お姉さんのツテでまた海外へ行くという手もないではない。
まだ若いし独身だし、放射能のことを考えるとチャンスがあるなら海外へ行った方がいいのでは。
自分が好きなケーキ屋さんに直接アプローチしてみては。
思い切って自分でお菓子屋を始めてみては。
などと無責任に言いたい放題言いながら、
そういえば自分もこの年頃はいろいろ頭で考えて悩んであちこちさ迷っていたな~とふりかえった。
お菓子の専門学校も出てないし海外研修もしてないし
ケーキ屋数軒で働いたといっても終始ケーキ製造の仕事に従事してたわけじゃないし
パティシェの王道とはまるで別の裏道を歩いてきた自分。
この彼女と同じ年の時はちょうど長野の焼き菓子工房に住み込んでいた。
あれから12年も経ったのか、と思うと感慨深いものがある。

そもそもどうしてケーキ職人を目指そうかと思ったんですか?という問いに
お互い「工作が好きだから」と答えて盛り上がる。
中でも何で料理とかパンとか和菓子ではなく、ケーキなのか?
誕生日とかお祝いの時に食べるのがいいな~と思って、と彼女の返答。なるほど~。
私は、小学生の時に社会の授業中テレビで見た「働くおじさん」という番組に出てきた
ケーキ職人のおじさんが絞り出し袋でバラの形にピンクのクリームを絞ってる情景が目に焼き付いていて。
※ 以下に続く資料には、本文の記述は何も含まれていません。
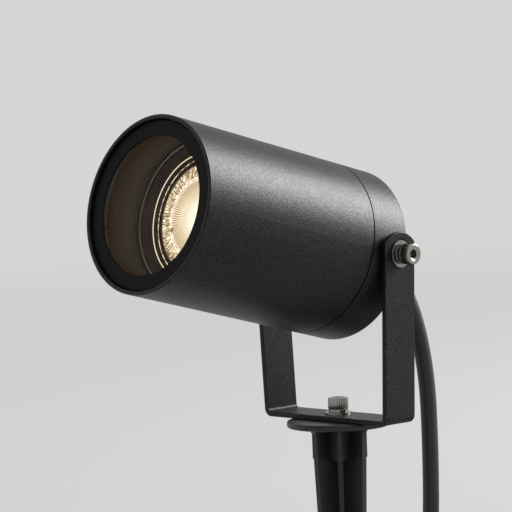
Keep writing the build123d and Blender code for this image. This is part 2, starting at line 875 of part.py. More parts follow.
with BuildPart() as cord_coil:
    with BuildLine() as coil_path:
        Line(coil_start, (coil_start.X, line_y, layer_1))
        across = coil_start.X
        over = 1  # the first half turn goes over the far side, towards +X
        for radius, low, high in half_turns:
            reach = sqrt(radius**2 + ((high - low) / 2) ** 2)
            ThreePointArc(
                (across, line_y, low),
                (across + over * radius, line_y + over * reach, (low + high) / 2),
                (across + over * 2 * radius, line_y, high),
            )
            across += over * 2 * radius
            over = -over
        Line((across, line_y, layer_2), (across, line_y - cord_d, layer_2))
    with BuildSketch(Plane(origin=coil_start, z_dir=(0, 1, 0))):
        Circle(cord_r)
    sweep()
save(cord_coil, "cord_coil")
coil_length = coil_path.wires()[0].length
coil_end = Vector(across, line_y - cord_d, layer_2)
print("cord_coil length", round(coil_length, 1))
print("cord_coil volume share", round(cord_coil.part.volume / (pi * cord_r**2 * coil_length), 4))

coil_wire = coil_path.wires()[0]
samples = 700
coil_points = [coil_wire @ (index / samples) for index in range(samples + 1)]
sample_step = coil_length / samples
skip = int(4 * cord_d / sample_step)
least = min(
    (coil_points[one] - coil_points[two]).length
    for one in range(samples + 1)
    for two in range(one + skip, samples + 1)
)
print("cord_coil least gap", round(least - cord_d, 3), "wanted over", coil_gap_least)

plug_axis_z = collar_r
tail_points = [
    coil_end,
    *[coil_end + Vector(*step) for step in tail_down],
    *[coil_end + Vector(x, y, z - layer_rise) for x, y, z in tail_on_ground],
    *[coil_end + Vector(x, y, plug_axis_z - layer_2) for x, y in tail_to_plug],
]
tail_length = cord_along(tail_points, "cord_tail")
print("cord length in all", round(run_length + coil_length + tail_length, 1))

# ---- plug ----

plug_start = tail_points[-1]
last_run = tail_points[-1] - tail_points[-2]
plug_dir = Vector(last_run.X, last_run.Y, 0).normalized()
plug_side = Vector(-plug_dir.Y, plug_dir.X, 0)
plug_section = Plane(origin=plug_start, x_dir=plug_side, z_dir=plug_side.cross(plug_dir))
plug_line = Axis(plug_start, plug_dir)
grip_start = boot_length
grip_end = boot_length + grip_length
collar_end = grip_end + collar_length
core_end = grip_end + core_length


def plug_at(along):
    """Plane across the plug, its normal towards the pins."""
    return Plane(origin=plug_start + plug_dir * along, x_dir=plug_side, z_dir=plug_dir)


with BuildPart() as plug_grip:
    with BuildSketch(plug_section):
        with BuildLine():
            Polyline((0, 0), (boot_mouth_r, 0), (boot_r, grip_start))
            Line((boot_r, grip_start), (grip_r - grip_edge_r, grip_start))
            RadiusArc(
                (grip_r - grip_edge_r, grip_start), (grip_r, grip_start + grip_edge_r), -grip_edge_r
            )
            Polyline((grip_r, grip_start + grip_edge_r), (grip_r, grip_end), (0, grip_end), (0, 0))
        make_face()
    revolve(axis=plug_line)
save(plug_grip, "plug_grip")

with BuildPart() as plug_core:
    with BuildSketch(plug_at(grip_end)):
        Circle(core_r)
    extrude(amount=core_length)
save(plug_core, "plug_core")

with BuildPart() as plug_collar:
    with BuildSketch(plug_at(grip_end)):
        Circle(collar_r)
        with PolarLocations(collar_r, collar_ribs):
            Circle(collar_rib_r, mode=Mode.SUBTRACT)
        Circle(collar_bore_r, mode=Mode.SUBTRACT)
    extrude(amount=collar_length)
save(plug_collar, "plug_collar")

with BuildPart() as plug_pins:
    with BuildSketch(plug_at(core_end)):
        with Locations((plug_pin_spacing / 2, 0), (-plug_pin_spacing / 2, 0)):
            Circle(plug_pin_r)
    extrude(amount=plug_pin_length)
    chamfer(plug_pins.faces().filter_by(GeomType.PLANE).sort_by(plug_line)[-2:].edges(), pin_tip)
save(plug_pins, "plug_pins")

pin_centre = plug_start + plug_dir * core_end
print("plug direction", plug_dir, "side", plug_side, "pin base", pin_centre)
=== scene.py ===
import bpy
import bmesh
import math
from mathutils import Matrix, Vector


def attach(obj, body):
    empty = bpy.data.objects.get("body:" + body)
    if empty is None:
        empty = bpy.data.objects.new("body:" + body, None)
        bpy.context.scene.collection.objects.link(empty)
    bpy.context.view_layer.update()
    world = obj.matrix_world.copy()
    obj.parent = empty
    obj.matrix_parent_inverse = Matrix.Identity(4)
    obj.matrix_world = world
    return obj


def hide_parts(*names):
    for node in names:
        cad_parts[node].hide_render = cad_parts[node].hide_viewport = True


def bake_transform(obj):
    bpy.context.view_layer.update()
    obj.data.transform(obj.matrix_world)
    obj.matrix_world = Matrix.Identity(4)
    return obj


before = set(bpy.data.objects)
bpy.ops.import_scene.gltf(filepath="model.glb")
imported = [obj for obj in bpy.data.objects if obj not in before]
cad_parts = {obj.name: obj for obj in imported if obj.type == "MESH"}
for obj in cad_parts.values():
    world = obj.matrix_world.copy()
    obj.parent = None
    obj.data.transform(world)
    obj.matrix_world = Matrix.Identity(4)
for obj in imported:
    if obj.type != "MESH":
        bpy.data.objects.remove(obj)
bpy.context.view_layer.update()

# Garden spike spotlight: a powder-coated head on a bent bracket, a plastic ground spike and a rubber lead.
# Metres, +Z up, the spike's axis at the ground line is the origin, the beam points towards -Y.

head = {"pivot": Vector((0, 0, 0.12845)), "tilt": math.radians(14.3)}
beam = Vector((0, -math.cos(head["tilt"]), math.sin(head["tilt"])))
toBeam = Matrix.Translation(head["pivot"]) @ Matrix.Rotation(math.pi / 2 - head["tilt"], 4, "X")  # +Z is the beam

# The camera stands where the photograph was taken from.

camera = {
    "spot": Vector((0.6222, -0.6223, 0.18325)),
    "right": Vector((0.68670, 0.72591, -0.03877)),
    "up": Vector((-0.01890, 0.07113, 0.99730)),
    "back": Vector((0.72670, -0.68411, 0.06256)),
    "lens": 178.3,
    "sensor": 36.0,
}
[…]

ちなみにもうひとつ忘れられないのはガラス職人さんが色とりどりのガラス棒をバーナーで熱して
ガラス細工の小さな動物を作っている情景。それ以外の働くおじさんは全く覚えていない。
お菓子だけではなくジャムに力を入れているのはどうしてですか?と問われて
元々はお菓子の材料にするために旬の果物を甘煮にして通年使えるように瓶詰保存しておく、
というところから始まって、今でもそれは変わらないのだけど
こんなにジャム作るようになったのは、しいて言えば果物のいろんな色が好きだからかな~。
と、答えながらああ考えてみればそうなのか。と思った。
まるでかつての自分自身と向き合って会話しているかのような、ちょっと不思議なひととき。

悩んだり迷ったりしているとどこからともなくふっと何気ない縁が天から降ってくることもありますよ~
私が居候させてもらった長野の焼き菓子工房を知った時もそんな感じだったし。
でも今だからこそ思えるのは、年をとったからといって絶対的に立派な大人で名人級の職人になってる
というわけではないんだな~ということ。12年経っても変わらず地道な手作業をやってる自分。
思えばあの頃の私は理想だけ高くてないものねだりをしていた。
頭で悩むより手を動かして労働した方が時間の無駄はないかもね。